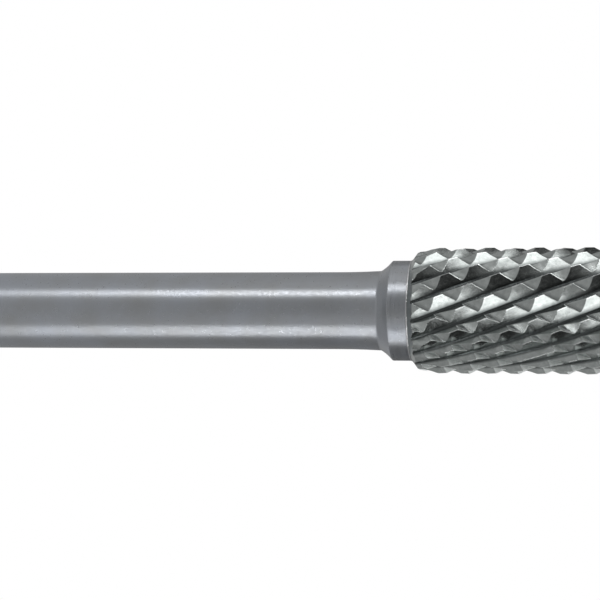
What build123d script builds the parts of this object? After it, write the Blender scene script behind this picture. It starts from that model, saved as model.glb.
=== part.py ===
from build123d import *
import os
from math import atan, cos, degrees, pi, radians, sin, tan

# A cylindrical carbide burr with a cross-cut head, standing on the plain end of its head.
# The shank's axis is +Z, the head's end face is z = 0, and every size is in millimetres.

# Head: a solid carbide cylinder, ground with two crossing sets of helical flutes.
head_diameter = 9.7
head_length = 19.0
end_chamfer = 0.3            # round the plain end
rear_face_diameter = 7.9     # the flat ring that meets the shank
rear_chamfer_height = 0.45
rear_taper_height = 1.6      # a shallow lead-in taper, ahead of the chamfer
rear_taper_depth = 0.3

# Main flutes: the teeth's backs fall one way round, and their rake faces are steep.
flute_count = 19
flute_lead = 73.2            # axial length of one whole turn, left-handed
flute_depth = 0.5
flute_land = 0.03            # widths are measured square to the flute
flute_root = 0.18
flute_rake_run = 0.31
flute_root_angle = 10.4      # where a root's middle lies at z = 0

# Cross cuts: shallower flutes of the other hand, which break each tooth's edge.
cross_count = 15
cross_lead = 56.4            # right-handed
cross_depth = 0.42
cross_back = 1.08
cross_root = 0.08
cross_wall_run = 0.07
cross_root_angle = 15.3

# Shank: a ground steel rod with a collar that backs the head.
shank_diameter = 6.0
shank_length = 45.0          # from the braze to the free end
shank_end_chamfer = 0.5
collar_step = 0.075          # how far its wall stands inside the head's rear face
collar_length = 1.45
collar_edge_round = 0.12
collar_slope = 41.0          # degrees between the collar's cone and the axis
collar_hollow = 0.05         # how far the cone is dished
neck_swell = 0.09            # how far the flare's wide end stands out of the shank
neck_round = 0.3
flare_length = 3.2           # the flare runs out softly into the shank

# Braze: the thin silver seam that joins the head to the collar.
braze_thickness = 0.12
braze_bulge = 0.05           # how far its rim stands out of the collar

cutter_overshoot = 1.0       # how far a grinding cutter's section stands out of the blank

head_radius = head_diameter / 2
rear_chamfer_start = head_length - rear_chamfer_height
taper_overrun = cutter_overshoot * rear_taper_height / rear_taper_depth
shank_radius = shank_diameter / 2
collar_radius = rear_face_diameter / 2 - collar_step
neck_radius = shank_radius + neck_swell
collar_base = head_length + braze_thickness
collar_top = collar_base + collar_length
neck_base = collar_top + (collar_radius - neck_radius) / tan(radians(collar_slope))
shank_top = collar_base + shank_length


def polar(radius, angle):
    """A point in the plane of the section, with its angle in degrees."""
    return radius * cos(radians(angle)), radius * sin(radians(angle))


def arc_of(width, lead):
    """The angle at the head's surface of a width measured square to a helix of this lead."""
    helix = atan(2 * pi * head_radius / lead)
    return degrees(width / cos(helix) / head_radius)


def flute_section(root_angle, depth, wall, root, back):
    """One flute's outline: down the wall, along the root, up the tooth's back, and out of the blank."""
    outside = head_radius + cutter_overshoot
    floor = head_radius - depth
    wall_top = root_angle - root / 2 - wall
    back_top = root_angle + root / 2 + back
    return [
        polar(outside, wall_top),
        polar(head_radius, wall_top),
        polar(floor, root_angle - root / 2),
        polar(floor, root_angle + root / 2),
        polar(head_radius, back_top),
        polar(outside, back_top),
    ]


# The main flutes' section: all the teeth at once, as seen along the axis.
flute_pitch = 360 / flute_count
wall_arc = arc_of(flute_rake_run, flute_lead)
root_arc = arc_of(flute_root, flute_lead)
back_arc = flute_pitch - wall_arc - root_arc - arc_of(flute_land, flute_lead)
with BuildSketch() as fluted_section:
    Circle(head_radius)
    with PolarLocations(0, flute_count):
        Polygon(
            *flute_section(flute_root_angle, flute_depth, wall_arc, root_arc, back_arc),
            align=None,
            mode=Mode.SUBTRACT,
        )
fluted_bar = Solid.extrude_linear_with_rotation(
    fluted_section.sketch.face(), (0, 0, 0), (0, 0, head_length), -360 * head_length / flute_lead
)

# One cross cut, as the wheel sweeps it along its own helix.
cross_arcs = [arc_of(width, cross_lead) for width in (cross_wall_run, cross_root, cross_back)]
with BuildSketch() as cross_section:
    Polygon(*flute_section(cross_root_angle, cross_depth, *cross_arcs), align=None)
cross_cut = Solid.extrude_linear_with_rotation(
    cross_section.sketch.face(), (0, 0, 0), (0, 0, head_length), 360 * head_length / cross_lead
)

with BuildPart() as carbide_head:
    add(fluted_bar)
    with PolarLocations(0, cross_count):
        add(cross_cut, mode=Mode.SUBTRACT)
    # Both ends are turned to their chamfers after the flutes are ground.
    with BuildSketch(Plane.XZ) as turned_off:
        with BuildLine():
            Polyline(
                (rear_face_diameter / 2, head_length),
                (head_radius - rear_taper_depth, rear_chamfer_start),
                (head_radius + cutter_overshoot, rear_chamfer_start - rear_taper_height - taper_overrun),
                (head_radius + cutter_overshoot, head_length + cutter_overshoot),
                (rear_face_diameter / 2, head_length + cutter_overshoot),
                close=True,
            )
        make_face()
        with BuildLine():
            Polyline(
                (head_radius - end_chamfer, 0),
                (head_radius + cutter_overshoot, end_chamfer + cutter_overshoot),
                (head_radius + cutter_overshoot, -cutter_overshoot),
                (head_radius - end_chamfer, -cutter_overshoot),
                close=True,
            )
        make_face()
    revolve(axis=Axis.Z, mode=Mode.SUBTRACT)
carbide_head.part.label = "carbide_head"

with BuildPart() as braze_seam:
    with BuildSketch(Plane.XZ) as seam_profile:
        with BuildLine():
            Polyline(
                (collar_radius, head_length),
                (0, head_length),
                (0, collar_base),
                (collar_radius, collar_base),
            )
            ThreePointArc(
                (collar_radius, collar_base),
                (collar_radius + braze_bulge, head_length + braze_thickness / 2),
                (collar_radius, head_length),
            )
        make_face()
    revolve(axis=Axis.Z)
braze_seam.part.label = "braze_seam"

with BuildPart() as steel_shank:
    with BuildSketch(Plane.XZ) as shank_profile:
        with BuildLine():
            flare = TangentArc(
                (shank_radius, neck_base + flare_length),
                (neck_radius, neck_base),
                tangent=(0, -1),
            )
            SagittaArc((collar_radius, collar_top), flare @ 1, collar_hollow)
            Polyline(
                (collar_radius, collar_top),
                (collar_radius, collar_base),
                (0, collar_base),
                (0, shank_top),
                (shank_radius - shank_end_chamfer, shank_top),
                (shank_radius, shank_top - shank_end_chamfer),
                flare @ 0,
            )
        make_face()
        fillet(shank_profile.vertices().sort_by_distance((neck_radius, neck_base))[0], neck_round)
        fillet(shank_profile.vertices().sort_by_distance((collar_radius, collar_top))[0], collar_edge_round)
    revolve(axis=Axis.Z)
steel_shank.part.label = "steel_shank"

os.makedirs("parts", exist_ok=True)
export_step(carbide_head.part, "parts/carbide_head.step")
export_step(braze_seam.part, "parts/braze_seam.step")
export_step(steel_shank.part, "parts/steel_shank.step")
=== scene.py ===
import math

import bpy
from mathutils import Matrix, Vector

# A carbide burr on a plain pale floor. The burr stands on its head, so the camera is rolled a quarter turn.
# The script's lengths are in metres, and mm turns a size in millimetres into them.
mm = 0.001

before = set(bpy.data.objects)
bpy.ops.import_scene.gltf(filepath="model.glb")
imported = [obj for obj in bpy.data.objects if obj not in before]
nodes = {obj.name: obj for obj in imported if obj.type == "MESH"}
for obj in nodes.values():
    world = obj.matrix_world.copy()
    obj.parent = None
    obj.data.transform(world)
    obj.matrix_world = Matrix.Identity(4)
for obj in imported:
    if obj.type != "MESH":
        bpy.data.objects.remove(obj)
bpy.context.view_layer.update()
scene = bpy.context.scene

# Camera
camera_aim = Vector((0.83, 0.0, 27.97)) * mm
camera_distance = 165 * mm
camera_tilt = 10.9              # degrees: the camera looks a little from the head's end
camera_field = 16.19            # degrees
camera_clip_start = 0.005
camera_clip_end = 10

# Light. The lamps and cards are placed by the angle at which the middle of the head sees them.
head_middle = 10 * mm
floor_radius = 84 * mm
world_strength = 0.45
card_radius = 1.2
inner_card_radius = 0.98 * card_radius      # partial cards stand in front of the full ones
card_steps = 48
card_top = 45
top_grey = 0.33
cards = (
    # name, start and end round the burr, lowest and highest angle over the horizon, brightness
    ("upper_card", -180, 180, 7.5, card_top, 0.40),
    ("lower_card", -180, 180, -42, 7.5, 0.03),
    ("back_card", -180, -88, 4, 8.5, 0.04),
    ("back_upper_card", -180, -88, 8.5, 24, 0.30),
    ("left_card", 28, 45, -35, -10, 0.22),
    ("right_card", -28, -5, -35, -2, 0.25),
    ("middle_card", -88, 71, -3, 7.6, 0.14),
    ("over_card", 76, 128, -4, 6.5, 0.7),
)
lamps = (
    # name, start and end round the burr, lowest and highest angle, distance, radiance
    ("key_low", 38, 75, -36, -13, 0.25, 2.1),
    ("key_high", 50, 89, -13, -1, 0.25, 2.1),
    ("fill_low", -82, -28, -36, -13, 0.25, 2.0),
    ("fill_high", -57, -16, -13, -3, 0.25, 2.0),
    ("rim", 40, 112, -46, -26, 0.25, 4.0),
    ("key_shank", 47, 61, 11, 14.5, 0.8, 11),
    ("fill_shank", -80, -48, 11, 14.5, 0.8, 5.4),
)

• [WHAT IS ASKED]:
Give back exactly the stretch that opens on the line with "SagittaArc((collar_radius, collar_top), flare" and closes on the line with "bpy.data.objects.remove(obj)".

• [THE ANSWER]:
            SagittaArc((collar_radius, collar_top), flare @ 1, collar_hollow)
            Polyline(
                (collar_radius, collar_top),
                (collar_radius, collar_base),
                (0, collar_base),
                (0, shank_top),
                (shank_radius - shank_end_chamfer, shank_top),
                (shank_radius, shank_top - shank_end_chamfer),
                flare @ 0,
            )
        make_face()
        fillet(shank_profile.vertices().sort_by_distance((neck_radius, neck_base))[0], neck_round)
        fillet(shank_profile.vertices().sort_by_distance((collar_radius, collar_top))[0], collar_edge_round)
    revolve(axis=Axis.Z)
steel_shank.part.label = "steel_shank"

os.makedirs("parts", exist_ok=True)
export_step(carbide_head.part, "parts/carbide_head.step")
export_step(braze_seam.part, "parts/braze_seam.step")
export_step(steel_shank.part, "parts/steel_shank.step")
=== scene.py ===
import math

import bpy
from mathutils import Matrix, Vector

# A carbide burr on a plain pale floor. The burr stands on its head, so the camera is rolled a quarter turn.
# The script's lengths are in metres, and mm turns a size in millimetres into them.
mm = 0.001

before = set(bpy.data.objects)
bpy.ops.import_scene.gltf(filepath="model.glb")
imported = [obj for obj in bpy.data.objects if obj not in before]
nodes = {obj.name: obj for obj in imported if obj.type == "MESH"}
for obj in nodes.values():
    world = obj.matrix_world.copy()
    obj.parent = None
    obj.data.transform(world)
    obj.matrix_world = Matrix.Identity(4)
for obj in imported:
    if obj.type != "MESH":
        bpy.data.objects.remove(obj)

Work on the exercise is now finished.